#### Written problem:
Return the count of lines that hold the string "finishes", with no other words.
====== Supplied material ======
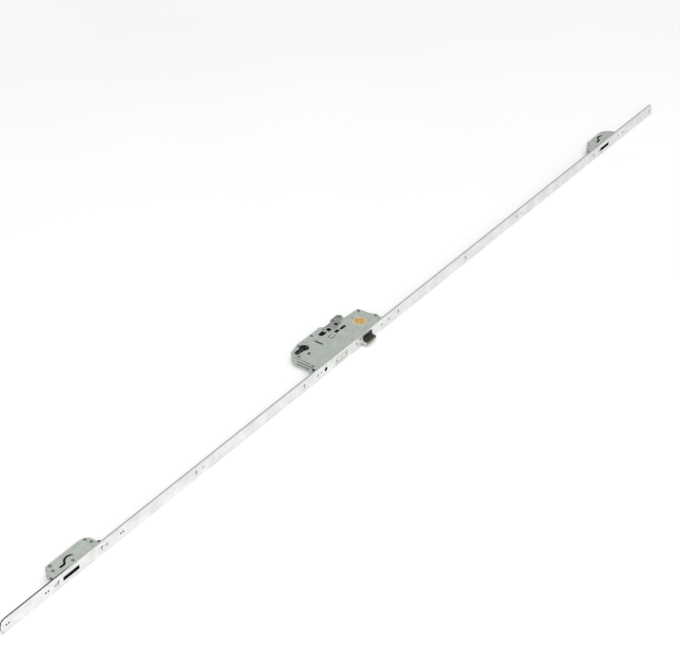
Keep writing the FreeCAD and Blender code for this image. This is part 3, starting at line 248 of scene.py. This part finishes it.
def castZinc():
    material, tree = blankMaterial("castZincAsCast")
    place = addNode(tree, "ShaderNodeTexCoord")
    grain = addNode(tree, "ShaderNodeTexNoise", None, {
        "Vector": (place, "Object"), "Scale": 1000.0 / zincCasting["grainMm"], "Detail": 4.0})
    flow = addNode(tree, "ShaderNodeTexNoise", None, {
        "Vector": (place, "Object"), "Scale": 1000.0 / zincCasting["flowMm"], "Detail": 3.0,
        "Distortion": 1.2})
    tone = addNode(tree, "ShaderNodeMix", {"data_type": "RGBA"}, {
        "Factor": (flow, "Fac"), "A": linear(zincCasting["flow"]), "B": linear(zincCasting["pale"])})
    # walls that don't face along Z are painted dark as painted shade
    shape = addNode(tree, "ShaderNodeNewGeometry")
    facing = addNode(tree, "ShaderNodeSeparateXYZ", None, {"Vector": (shape, "True Normal")})
    upward = addNode(tree, "ShaderNodeMath", {"operation": "ABSOLUTE"}, {0: (facing, "Z")})
    wallRange = addNode(tree, "ShaderNodeMapRange", None, {
        "Value": (upward, "Value"), "From Min": 0.4, "From Max": 0.7, "To Min": 1.0, "To Max": 0.0})
    walled = addNode(tree, "ShaderNodeMix", {"data_type": "RGBA"}, {
        "Factor": (wallRange, "Result"), "A": (tone, "Result"), "B": linear(zincCasting["wallShade"])})
    bump = addNode(tree, "ShaderNodeBump", None, {
        "Strength": 0.25, "Distance": 0.0001, "Height": (grain, "Fac")})
    shader = addNode(tree, "ShaderNodeBsdfPrincipled", None, {
        "Base Color": (walled, "Result"), "Metallic": 0.85, "Roughness": zincCasting["roughness"],
        "Normal": (bump, "Normal")})
    finishMaterial(tree, shader)
    return material


# Moulded black nylon of the latch's insert and the pusher: satin, with fine grain from the mould and worn
# paler in ribs where the strike rubs.
blackNylon = {
    "deep": "17160F",
    "worn": "45432F",
    "shade": "0C0B08",
    "shadeFrom": -0.0628,    # metres along Y, where the painted shade against the faceplate starts
    "grainMm": 0.5,
    "ribMm": 2.1,
    "roughness": 0.38,
}


def mouldedNylon():
    material, tree = blankMaterial("mouldedBlackNylon")
    place = addNode(tree, "ShaderNodeTexCoord")
    grain = addNode(tree, "ShaderNodeTexNoise", None, {
        "Vector": (place, "Object"), "Scale": 1000.0 / blackNylon["grainMm"], "Detail": 3.0})
    ribs = addNode(tree, "ShaderNodeTexWave", {"bands_direction": "Y", "wave_profile": "SIN"}, {
        "Vector": (place, "Object"), "Scale": 1000.0 / blackNylon["ribMm"] * math.pi / 10,
        "Distortion": 0.6, "Detail": 1.0})
    mix = addNode(tree, "ShaderNodeMix", {"data_type": "RGBA"}, {
        "Factor": (ribs, "Fac"), "A": linear(blackNylon["deep"]), "B": linear(blackNylon["worn"])})
    split = addNode(tree, "ShaderNodeSeparateXYZ", None, {"Vector": (place, "Object")})
    shadeRange = addNode(tree, "ShaderNodeMapRange", None, {
        "Value": (split, "Y"), "From Min": blackNylon["shadeFrom"],
        "From Max": blackNylon["shadeFrom"] + 0.001})
    shaded = addNode(tree, "ShaderNodeMix", {"data_type": "RGBA"}, {
        "Factor": (shadeRange, "Result"), "A": (mix, "Result"), "B": linear(blackNylon["shade"])})
    bump = addNode(tree, "ShaderNodeBump", None, {
        "Strength": 0.2, "Distance": 0.0001, "Height": (grain, "Fac")})
    shader = addNode(tree, "ShaderNodeBsdfPrincipled", None, {
        "Base Color": (shaded, "Result"), "Roughness": blackNylon["roughness"], "IOR": 1.53,
        "Normal": (bump, "Normal")})
    finishMaterial(tree, shader)
    return material


# Varnished paper sticker: blotchy amber inside a paler rim, with paper fibre.
sticker = {
    "centre": (0.0505, -0.029, 0.008),   # metres
    "rimMm": 10.9,           # where the pale rim starts
    "inside": "DDBB7E",
    "insideDark": "B68743",
    "blotchMm": 4.0,
    "rim": "D9CFB2",
    "fibreMm": 0.5,
    "roughness": 0.42,
}


def printedPaper():
    material, tree = blankMaterial("varnishedAmberPaper")
    place = addNode(tree, "ShaderNodeTexCoord")
    fibre = addNode(tree, "ShaderNodeTexNoise", None, {
        "Vector": (place, "Object"), "Scale": 1000.0 / sticker["fibreMm"], "Detail": 5.0, "Roughness": 0.7})
    cloud = addNode(tree, "ShaderNodeTexNoise", None, {
        "Vector": (place, "Object"), "Scale": 1000.0 / sticker["blotchMm"], "Detail": 2.0})
    blotch = addNode(tree, "ShaderNodeMapRange", None, {
        "Value": (cloud, "Fac"), "From Min": 0.35, "From Max": 0.65})
    shade = addNode(tree, "ShaderNodeMix", {"data_type": "RGBA"}, {
        "Factor": (blotch, "Result"), "A": linear(sticker["insideDark"]), "B": linear(sticker["inside"])})
    away = addNode(tree, "ShaderNodeVectorMath", {"operation": "DISTANCE"}, {
        0: (place, "Object"), 1: sticker["centre"]})
    rimRange = addNode(tree, "ShaderNodeMapRange", None, {
        "Value": (away, "Value"), "From Min": (sticker["rimMm"] - 0.2) / 1000,
        "From Max": (sticker["rimMm"] + 0.2) / 1000})
    rimmed = addNode(tree, "ShaderNodeMix", {"data_type": "RGBA"}, {
        "Factor": (rimRange, "Result"), "A": (shade, "Result"), "B": linear(sticker["rim"])})
    bump = addNode(tree, "ShaderNodeBump", None, {
        "Strength": 0.15, "Distance": 0.00005, "Height": (fibre, "Fac")})
    shader = addNode(tree, "ShaderNodeBsdfPrincipled", None, {
        "Base Color": (rimmed, "Result"), "Roughness": sticker["roughness"], "IOR": 1.5,
        "Normal": (bump, "Normal")})
    finishMaterial(tree, shader)
    return material


stripSteel = platedSteel("zincPlatedRolledStrip", platedStrip)
sheetSteel = platedSteel("passivatedZincSheet", caseSheet)
coverSteel = platedSteel("passivatedCoverSheet", coverSheet)
lowerCoverSteel = platedSteel("passivatedLowerCoverSheet", lowerCoverSheet)
traySteel = platedSteel("passivatedTraySheet", traySheet)
phosphatedSheet = platedSteel("phosphatedSheet", darkSheet)
stampedSteel = platedSteel("zincPlatedStampedSteel", slideSteel)
oiledSteel = platedSteel("oiledStampedSteel", oiledSlide)
nickelSteel = platedSteel("nickelPlatedSteel", boltSteel)
latchSteel = platedSteel("nickelPlatedLatch", latchCasting)
groundSteel = platedSteel("groundPlatedSteel", groundBolt)
turnedSteel = platedSteel("turnedZincPlatedSteel", turnedBar)
rivetSteel = platedSteel("pressedRivetSteel", pressedBar)
hardenedSteel = platedSteel("blackenedHardenedSteel", hardenedBar)
springSteel = platedSteel("drawnSpringWire", drawnWire)
followerZinc = castZinc()
nylon = mouldedNylon()
amberPaper = printedPaper()
print("materials made")

finishes = {
    "faceplate_steel": stripSteel,
    "screw_steel": turnedSteel,
    "rivet_steel": rivetSteel,
    "case_sheet": sheetSteel,
    "dark_sheet": phosphatedSheet,
    "cast_zinc": followerZinc,
    "black_plastic": nylon,
    "spring_steel": springSteel,
    "bolt_steel": nickelSteel,
    "dark_steel": hardenedSteel,
    "slide_steel": stampedSteel,
    "amber_label": amberPaper,
}
for part in frame["record"]["subparts"]:
    piece = nodes[part["node"]]
    piece.data.materials.clear()
    piece.data.materials.append(finishes[part["material_slot"]])
# some nodes differ from the rest of their slot
ownFinish = {
    "deadbolt": groundSteel,
    "latch_head": latchSteel,
    "deadbolt_tail": oiledSteel,
    "drive_slide": oiledSteel,
    "lower_hook_pivot": rivetSteel,
    "upper_hook_rivets": turnedSteel,
    "lower_hook_slide": oiledSteel,
    "upper_hook_slide": oiledSteel,
    "main_case_cover": coverSteel,
    "lower_hook_cover": lowerCoverSteel,
    "upper_hook_cover": coverSteel,
    "main_case_tray": traySteel,
    "lower_hook_tray": traySteel,
    "upper_hook_tray": traySteel,
}
for name, finish in ownFinish.items():
    nodes[name].data.materials.clear()
    nodes[name].data.materials.append(finish)
print("finishes given to the lock's nodes")


# studio: pale floor, soft boxes and the camera

studio = {
    "floorBelow": 0.012,     # metres: half the faceplate's width, since the lock lies on its edge
    "floorHalf": 30.0,       # metres
    "fadeFrom": 0.9,         # metres from the lock's middle, between which the floor fades
    "fadeTo": 2.8,           # to a white backdrop
    "floorTone": "F8F8F8",
    "floorCloud": "F0F0F0",
    "floorLift": 0.16,       # how much whiter the camera sees the floor than it lights the lock
    "skyTone": "FFFFFF",
    "skyStrength": 0.5,
}

# place, point aimed at and size in metres, power in watts
softBoxes = {
    "overheadSoftBox": {
        "place": (-0.5, -0.7, 4.0), "target": (0.1, 0.2, 0.0), "size": (5.0, 4.0), "power": 95.0},
    "windowSoftBox": {
        "place": (-2.6, -2.2, 1.6), "target": (0.0, 0.0, 0.0), "size": (2.0, 1.4), "power": 30.0},
}


def paleFloor():
    mesh = bpy.data.meshes.new("paleFloor")
    form = bmesh.new()
    half = studio["floorHalf"]
    corners = [form.verts.new((x, y, -studio["floorBelow"])) for x, y in
               ((-half, -half), (half, -half), (half, half), (-half, half))]
    form.faces.new(corners)
    form.to_mesh(mesh)
    form.free()
    floor = bpy.data.objects.new("paleFloor", mesh)
    bpy.context.scene.collection.objects.link(floor)
    material, tree = blankMaterial("paintedBackdrop")
    place = addNode(tree, "ShaderNodeTexCoord")
    cloud = addNode(tree, "ShaderNodeTexNoise", None, {
        "Vector": (place, "Object"), "Scale": 1.5, "Detail": 2.0})
    tone = addNode(tree, "ShaderNodeMix", {"data_type": "RGBA"}, {
        "Factor": (cloud, "Fac"), "A": linear(studio["floorCloud"]), "B": linear(studio["floorTone"])})
    paint = addNode(tree, "ShaderNodeBsdfDiffuse", None, {"Color": (tone, "Result")})
    path = addNode(tree, "ShaderNodeLightPath")
    lift = addNode(tree, "ShaderNodeMath", {"operation": "MULTIPLY"}, {
        0: (path, "Is Camera Ray"), 1: studio["floorLift"]})
    glow = addNode(tree, "ShaderNodeEmission", None, {
        "Color": linear("FFFFFF"), "Strength": (lift, "Value")})
    near = addNode(tree, "ShaderNodeAddShader")
    tree.links.new(paint.outputs[0], near.inputs[0])
    tree.links.new(glow.outputs[0], near.inputs[1])
    away = addNode(tree, "ShaderNodeVectorMath", {"operation": "LENGTH"}, {0: (place, "Object")})
    fade = addNode(tree, "ShaderNodeMapRange", {"interpolation_type": "SMOOTHSTEP"}, {
        "Value": (away, "Value"), "From Min": studio["fadeFrom"], "From Max": studio["fadeTo"]})
    seen = addNode(tree, "ShaderNodeMath", {"operation": "MULTIPLY"}, {
        0: (path, "Is Camera Ray"), 1: (fade, "Result")})
    white = addNode(tree, "ShaderNodeEmission", None, {"Color": linear("FFFFFF"), "Strength": 1.0})
    far = addNode(tree, "ShaderNodeMixShader", None, {"Fac": (seen, "Value")})
    tree.links.new(near.outputs[0], far.inputs[1])
    tree.links.new(white.outputs[0], far.inputs[2])
    finishMaterial(tree, far)
    mesh.materials.append(material)


def softBox(name, box):
    light = bpy.data.lights.new(name, "AREA")
    light.shape = "RECTANGLE"
    light.size, light.size_y = box["size"]
    light.energy = box["power"]
    lamp = bpy.data.objects.new(name, light)
    lamp.location = box["place"]
    aim = Vector(box["target"]) - Vector(box["place"])
    lamp.rotation_euler = aim.to_track_quat("-Z", "Y").to_euler()
    bpy.context.scene.collection.objects.link(lamp)


# the photographer's camera, worked out from the lock's known sizes
cameraView = {
    "turn": -55.11,          # degrees about the vertical
    "height": 33.68,         # degrees above the floor
    "roll": 0.59,
    "away": 3.314,           # metres from the point looked at
    "lookAt": (0.02975, -0.00278, 0.00375),
    "lensMm": 101.54,
}


def photoCamera():
    turn, height, roll = [math.radians(cameraView[key]) for key in ("turn", "height", "roll")]
    back = Vector((math.sin(turn) * math.cos(height), -math.cos(turn) * math.cos(height), math.sin(height)))
    right = Vector((math.cos(turn), math.sin(turn), 0.0))
    up = back.cross(right)
    side = right * math.cos(roll) + up * math.sin(roll)
    over = up * math.cos(roll) - right * math.sin(roll)
    data = bpy.data.cameras.new("photoCamera")
    data.lens = cameraView["lensMm"]
    data.sensor_fit = "HORIZONTAL"
    data.sensor_width = 36.0
    data.clip_end = 50.0
    camera = bpy.data.objects.new("photoCamera", data)
    place = Vector(cameraView["lookAt"]) + back * cameraView["away"]
    rows = [[side[i], over[i], back[i], place[i]] for i in range(3)] + [[0, 0, 0, 1]]
    camera.matrix_world = Matrix(rows)
    bpy.context.scene.collection.objects.link(camera)
    bpy.context.scene.camera = camera


def softSky():
    world = bpy.data.worlds.new("softSky")
    world.use_nodes = True
    tree = world.node_tree
    tree.nodes.clear()
    # the camera sees a white sky, which lights the lock at skyStrength
    path = addNode(tree, "ShaderNodeLightPath")
    strength = addNode(tree, "ShaderNodeMapRange", None, {
        "Value": (path, "Is Camera Ray"), "To Min": studio["skyStrength"], "To Max": 1.0})
    sky = addNode(tree, "ShaderNodeBackground", None, {
        "Color": linear(studio["skyTone"]), "Strength": (strength, "Result")})
    out = addNode(tree, "ShaderNodeOutputWorld")
    tree.links.new(sky.outputs[0], out.inputs["Surface"])
    bpy.context.scene.world = world


paleFloor()
photoCamera()
for name, box in softBoxes.items():
    softBox(name, box)
softSky()
bpy.context.scene.view_settings.view_transform = "Standard"
print("studio ready")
======
#### Answer for the task:
4